Monday, January 29, 2018

A Few Thoughts On The Most Depressing Day Of The Year


It may not be official, but I am now calling the last Monday in January "The Most Depressing Day Of The Year." Well, at least in the northern hemisphere.

On this day I am feeling very tired and sick at heart. Some of this is personal, some of it is political, and some of it is the intersection of the personal and political, like my shitty New Jersey Transit commute. Sometimes when I get down I try to cheer myself up by watching old music videos and favorite sit-coms from my youth. Other days I steer into the depression and let it ride, and today is one of those days.

As I sat in my grimy New Jersey Transit train today I was reading a book about the memory of the World War I in Great Britain. The author talked about how some of the battlefield monuments eschewed Christian imagery, mirroring how the war had shattered the faith of so many of its participants. While some may have sought a comforting narrative of redemption and heaven's reward, others could never believe in a God that would allow such senseless slaughter to occur.

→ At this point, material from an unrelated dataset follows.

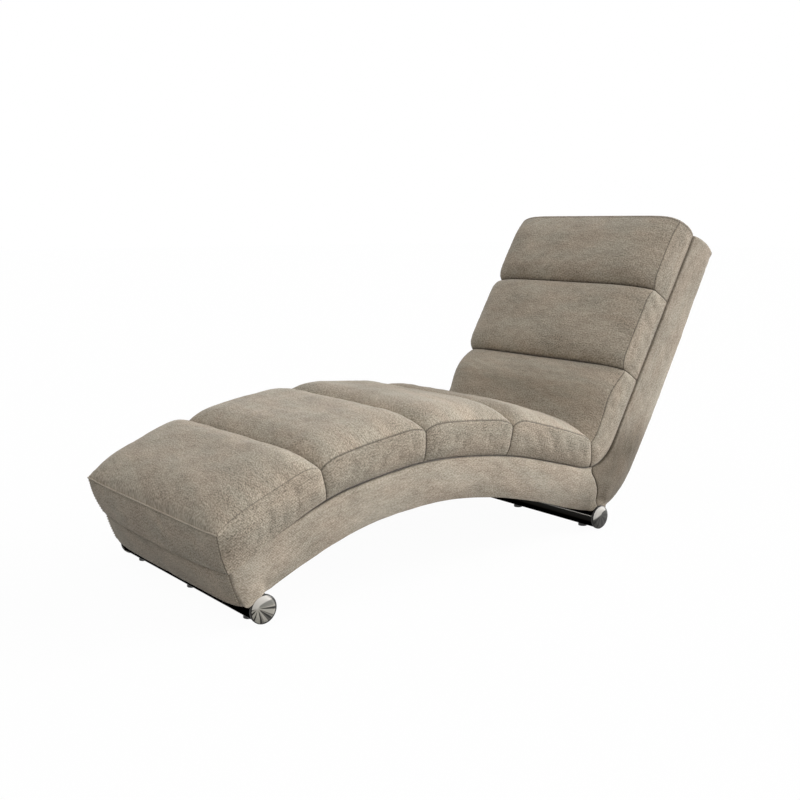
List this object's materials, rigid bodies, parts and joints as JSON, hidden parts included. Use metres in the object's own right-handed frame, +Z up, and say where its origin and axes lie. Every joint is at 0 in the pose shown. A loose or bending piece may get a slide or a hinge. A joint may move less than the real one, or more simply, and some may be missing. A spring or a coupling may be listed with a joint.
{
  "type": "upholstered chaise lounger",
  "caption": "Upholstered relaxing lounger: channelled cushions on an arched padded frame with a raised back, standing on two chrome cross tubes.",
  "frame": {"origin": "on the floor, in the middle of the bounding box", "axes": "+Z up; +Y from the foot end to the back, so the sitter faces -Y; +X across the width"},
  "size_m": [0.6268, 1.6516, 0.8366],
  "materials": {
    "cushion_fabric": "woven upholstery fabric, mottled taupe",
    "frame_fabric": "woven upholstery fabric over thin padding, mottled taupe",
    "chrome_tube": "polished chrome",
    "glide_plastic": "matte black",
    "frame_wood": "raw plywood and softwood",
    "foam": null,
    "webbing": "elastic upholstery webbing",
    "zinc_steel": "zinc plated"
  },
  "bodies": {
    "root": {"base_side_board_left": "frame_wood", "base_side_board_right": "frame_wood", "back_side_board_left": "frame_wood", "back_side_board_right": "frame_wood", "foot_rail": "frame_wood", "front_leg_rail": "frame_wood", "calf_rail": "frame_wood", "crest_rail": "frame_wood", "seat_rail": "frame_wood", "rear_leg_rail": "frame_wood", "lower_back_rail": "frame_wood", "middle_back_rail": "frame_wood", "top_back_rail": "frame_wood", "base_webbing": "webbing", "back_webbing": "webbing", "base_foam_pad": "foam", "back_foam_pad": "foam", "foot_end_cover": "frame_fabric", "base_side_cover_left": "frame_fabric", "base_side_cover_right": "frame_fabric", "back_side_cover_left": "frame_fabric", "back_side_cover_right": "frame_fabric", "rear_cover": "frame_fabric", "top_cover": "frame_fabric", "underside_cover": "frame_fabric", "foot_cushion": "cushion_fabric", "calf_cushion": "cushion_fabric", "thigh_cushion": "cushion_fabric", "seat_cushion": "cushion_fabric", "lumbar_cushion": "cushion_fabric", "middle_back_cushion": "cushion_fabric", "head_cushion": "cushion_fabric", "front_tube": "chrome_tube", "rear_tube": "chrome_tube", "front_cap_left": "chrome_tube", "front_cap_right": "chrome_tube", "rear_cap_left": "chrome_tube", "rear_cap_right": "chrome_tube", "front_glides": "glide_plastic", "rear_glides": "glide_plastic", "front_cradles": "frame_wood", "rear_cradles": "frame_wood", "leg_bolts": "zinc_steel", "leg_nuts": "zinc_steel", "corner_plates": "zinc_steel", "corner_bolts": "zinc_steel", "frame_screws": "zinc_steel"}
  },
  "joints": []
}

For some reason, at the very moment I was reading that passage, a memory popped into my head. I remembered a road trip I took to from Omaha to Chicago during my senior year of high school. We left on a golden Saturday morning, and after my friend got into the car, I read aloud Carl Sandburg's poem "Chicago" to inaugurate our journey.

That memory suddenly made me extremely sad. The kind of person who did dorky, romantic, spontaneous things like that is dead. Life has made me harder, more cynical, and far less trusting. It's not a matter of wanting to restore that person, there really is no way to go back.

Then I remembered that there are places when the spirit of that person lives on, even though he is dead. In the classroom I am willing to put myself out there and be vulnerable and dorky, but not outside of the walls of that classroom when I am out of my house. I also remembered my children brought that out of me too. When my daughters got home today, about ten minutes after I arrived, I swept them up and smiled. I talked with them about their day and had one of my daughters read a book to me. She also insisted on talking in a robot voice. I played along, she laughed. On days like this such silly games are therapy.